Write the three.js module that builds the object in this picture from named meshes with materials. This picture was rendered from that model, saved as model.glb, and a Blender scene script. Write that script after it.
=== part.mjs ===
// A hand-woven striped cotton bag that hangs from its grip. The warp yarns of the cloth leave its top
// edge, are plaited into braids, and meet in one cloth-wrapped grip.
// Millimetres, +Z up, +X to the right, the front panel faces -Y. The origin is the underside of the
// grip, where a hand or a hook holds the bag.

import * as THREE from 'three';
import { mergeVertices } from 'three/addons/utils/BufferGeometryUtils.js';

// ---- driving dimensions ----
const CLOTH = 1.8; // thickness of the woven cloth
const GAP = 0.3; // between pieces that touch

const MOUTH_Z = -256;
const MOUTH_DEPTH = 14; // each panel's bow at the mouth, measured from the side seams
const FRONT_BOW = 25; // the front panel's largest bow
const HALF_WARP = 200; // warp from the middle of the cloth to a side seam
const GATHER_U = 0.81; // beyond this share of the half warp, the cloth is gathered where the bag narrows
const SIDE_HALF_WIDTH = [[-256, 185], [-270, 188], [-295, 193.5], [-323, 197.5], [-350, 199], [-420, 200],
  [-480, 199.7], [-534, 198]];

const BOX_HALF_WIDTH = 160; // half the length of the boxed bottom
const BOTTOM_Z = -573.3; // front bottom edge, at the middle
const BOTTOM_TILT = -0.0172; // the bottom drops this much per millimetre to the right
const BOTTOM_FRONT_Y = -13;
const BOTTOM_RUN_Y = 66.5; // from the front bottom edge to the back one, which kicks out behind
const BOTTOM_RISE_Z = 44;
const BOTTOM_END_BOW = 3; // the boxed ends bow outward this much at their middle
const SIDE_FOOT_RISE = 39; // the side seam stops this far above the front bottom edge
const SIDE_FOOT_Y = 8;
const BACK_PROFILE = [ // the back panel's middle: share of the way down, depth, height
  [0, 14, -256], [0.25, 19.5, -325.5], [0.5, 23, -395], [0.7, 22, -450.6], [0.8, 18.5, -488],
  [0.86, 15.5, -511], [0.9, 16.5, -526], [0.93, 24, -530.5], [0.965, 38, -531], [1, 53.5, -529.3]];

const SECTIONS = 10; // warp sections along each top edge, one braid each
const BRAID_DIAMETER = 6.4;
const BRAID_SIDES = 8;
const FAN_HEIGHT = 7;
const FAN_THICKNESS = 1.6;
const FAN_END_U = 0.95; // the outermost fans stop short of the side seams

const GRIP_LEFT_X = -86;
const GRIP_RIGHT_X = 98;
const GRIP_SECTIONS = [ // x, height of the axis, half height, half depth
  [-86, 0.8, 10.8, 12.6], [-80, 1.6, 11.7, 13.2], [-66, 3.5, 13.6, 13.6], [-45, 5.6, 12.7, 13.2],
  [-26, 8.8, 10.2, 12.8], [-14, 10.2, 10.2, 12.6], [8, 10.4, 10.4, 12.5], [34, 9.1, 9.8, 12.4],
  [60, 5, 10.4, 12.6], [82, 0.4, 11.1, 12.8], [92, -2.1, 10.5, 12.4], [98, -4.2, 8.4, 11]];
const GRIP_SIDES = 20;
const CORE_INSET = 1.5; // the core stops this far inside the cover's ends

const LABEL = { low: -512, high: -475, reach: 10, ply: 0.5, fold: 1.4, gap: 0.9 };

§

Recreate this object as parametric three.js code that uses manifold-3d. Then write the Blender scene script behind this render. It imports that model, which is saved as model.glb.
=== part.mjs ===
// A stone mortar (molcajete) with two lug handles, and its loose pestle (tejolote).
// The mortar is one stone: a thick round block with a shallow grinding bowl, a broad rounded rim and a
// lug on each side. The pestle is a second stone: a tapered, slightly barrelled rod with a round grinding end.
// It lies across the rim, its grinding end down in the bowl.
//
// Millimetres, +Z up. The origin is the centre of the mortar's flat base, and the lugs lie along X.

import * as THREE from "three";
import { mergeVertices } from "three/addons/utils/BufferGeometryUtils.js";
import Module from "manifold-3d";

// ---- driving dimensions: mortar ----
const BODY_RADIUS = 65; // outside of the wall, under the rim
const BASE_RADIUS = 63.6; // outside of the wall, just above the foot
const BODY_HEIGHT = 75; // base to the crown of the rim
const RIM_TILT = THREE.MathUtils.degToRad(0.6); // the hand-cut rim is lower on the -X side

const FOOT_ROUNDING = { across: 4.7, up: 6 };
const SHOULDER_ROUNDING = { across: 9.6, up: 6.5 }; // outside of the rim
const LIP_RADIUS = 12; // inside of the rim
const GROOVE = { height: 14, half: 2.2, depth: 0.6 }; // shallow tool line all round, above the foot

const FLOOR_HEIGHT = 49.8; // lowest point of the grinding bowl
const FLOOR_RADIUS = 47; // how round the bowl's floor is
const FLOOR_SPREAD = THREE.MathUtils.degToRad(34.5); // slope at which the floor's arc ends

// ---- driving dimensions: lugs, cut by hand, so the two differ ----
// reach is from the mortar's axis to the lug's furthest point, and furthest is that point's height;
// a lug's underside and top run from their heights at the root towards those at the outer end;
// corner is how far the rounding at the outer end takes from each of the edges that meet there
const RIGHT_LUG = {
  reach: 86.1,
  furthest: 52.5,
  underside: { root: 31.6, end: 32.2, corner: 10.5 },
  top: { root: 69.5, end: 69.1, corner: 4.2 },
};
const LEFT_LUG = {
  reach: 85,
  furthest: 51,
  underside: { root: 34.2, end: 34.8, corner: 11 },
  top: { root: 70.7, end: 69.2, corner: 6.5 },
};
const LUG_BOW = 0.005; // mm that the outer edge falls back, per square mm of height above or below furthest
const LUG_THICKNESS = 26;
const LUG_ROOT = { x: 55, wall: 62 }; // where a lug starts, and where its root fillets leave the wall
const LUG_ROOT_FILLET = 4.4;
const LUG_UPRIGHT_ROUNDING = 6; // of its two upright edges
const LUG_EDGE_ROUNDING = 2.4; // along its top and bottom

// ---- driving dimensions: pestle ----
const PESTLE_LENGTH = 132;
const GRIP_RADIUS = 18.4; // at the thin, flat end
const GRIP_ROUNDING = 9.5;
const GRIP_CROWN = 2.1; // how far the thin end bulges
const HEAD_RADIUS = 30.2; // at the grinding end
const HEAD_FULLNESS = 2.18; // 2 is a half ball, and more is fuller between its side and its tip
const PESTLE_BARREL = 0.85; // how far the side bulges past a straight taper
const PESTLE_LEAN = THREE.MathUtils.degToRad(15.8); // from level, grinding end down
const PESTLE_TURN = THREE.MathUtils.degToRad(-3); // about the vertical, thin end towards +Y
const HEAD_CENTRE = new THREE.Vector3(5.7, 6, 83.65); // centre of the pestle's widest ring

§

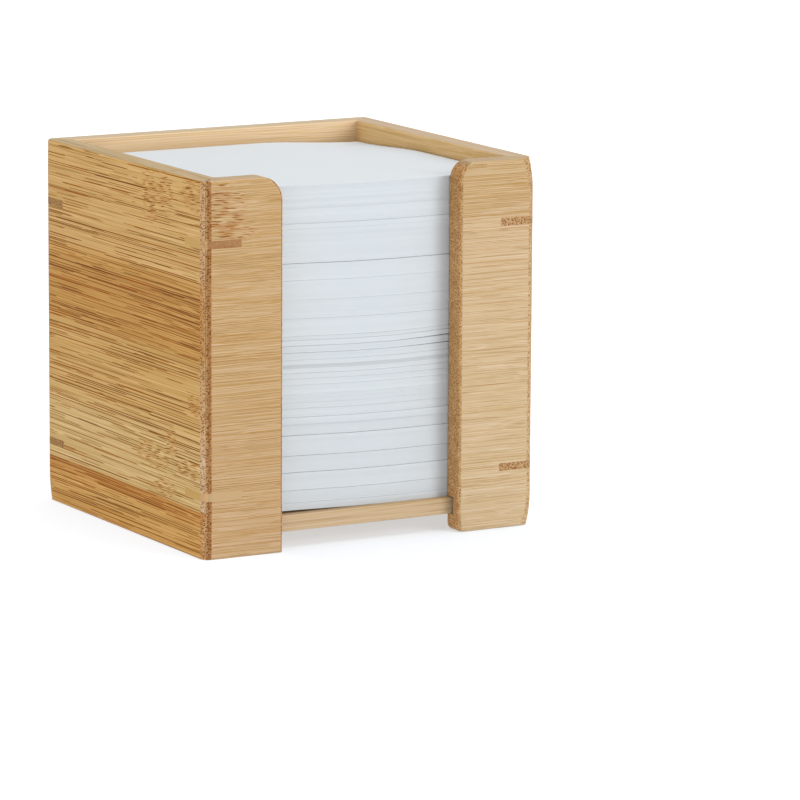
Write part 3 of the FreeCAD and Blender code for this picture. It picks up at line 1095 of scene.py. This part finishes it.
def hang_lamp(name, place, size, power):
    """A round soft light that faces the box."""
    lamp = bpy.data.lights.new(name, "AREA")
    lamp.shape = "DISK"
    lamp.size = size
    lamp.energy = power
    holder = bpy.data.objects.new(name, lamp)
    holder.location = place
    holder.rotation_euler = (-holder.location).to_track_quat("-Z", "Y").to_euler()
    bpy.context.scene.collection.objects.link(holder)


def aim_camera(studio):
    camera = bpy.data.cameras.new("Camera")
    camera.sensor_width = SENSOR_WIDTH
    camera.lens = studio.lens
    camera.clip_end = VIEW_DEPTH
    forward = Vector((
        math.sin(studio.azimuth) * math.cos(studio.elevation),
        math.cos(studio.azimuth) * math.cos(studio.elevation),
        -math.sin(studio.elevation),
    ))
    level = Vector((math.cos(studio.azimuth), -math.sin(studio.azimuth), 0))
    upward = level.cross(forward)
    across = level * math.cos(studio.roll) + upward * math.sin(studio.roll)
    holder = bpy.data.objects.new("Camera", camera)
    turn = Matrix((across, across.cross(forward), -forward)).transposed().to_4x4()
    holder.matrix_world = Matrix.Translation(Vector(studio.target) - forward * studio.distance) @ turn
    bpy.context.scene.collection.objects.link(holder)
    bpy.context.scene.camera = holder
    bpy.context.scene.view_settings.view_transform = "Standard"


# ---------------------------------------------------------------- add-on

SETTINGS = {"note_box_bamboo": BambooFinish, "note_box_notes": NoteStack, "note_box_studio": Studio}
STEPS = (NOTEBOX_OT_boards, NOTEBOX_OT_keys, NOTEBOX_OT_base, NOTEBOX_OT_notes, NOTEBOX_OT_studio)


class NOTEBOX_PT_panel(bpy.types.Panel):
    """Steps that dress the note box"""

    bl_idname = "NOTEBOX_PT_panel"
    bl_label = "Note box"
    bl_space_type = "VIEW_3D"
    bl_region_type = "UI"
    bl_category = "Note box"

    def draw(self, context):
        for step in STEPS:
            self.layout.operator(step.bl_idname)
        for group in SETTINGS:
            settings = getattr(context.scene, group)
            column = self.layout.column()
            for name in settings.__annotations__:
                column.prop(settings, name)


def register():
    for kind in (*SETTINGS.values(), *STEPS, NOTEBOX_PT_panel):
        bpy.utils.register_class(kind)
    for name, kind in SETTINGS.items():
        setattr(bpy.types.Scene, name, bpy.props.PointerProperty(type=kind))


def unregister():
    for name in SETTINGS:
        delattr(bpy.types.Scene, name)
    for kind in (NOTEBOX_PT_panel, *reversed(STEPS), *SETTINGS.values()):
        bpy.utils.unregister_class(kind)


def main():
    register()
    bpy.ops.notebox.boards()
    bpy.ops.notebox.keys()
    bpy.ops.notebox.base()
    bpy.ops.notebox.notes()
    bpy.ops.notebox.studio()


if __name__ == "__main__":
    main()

§

JOB: Tell how many lines in the material above include the word "model", giving the number only.

WRITTEN RESPONSE: 2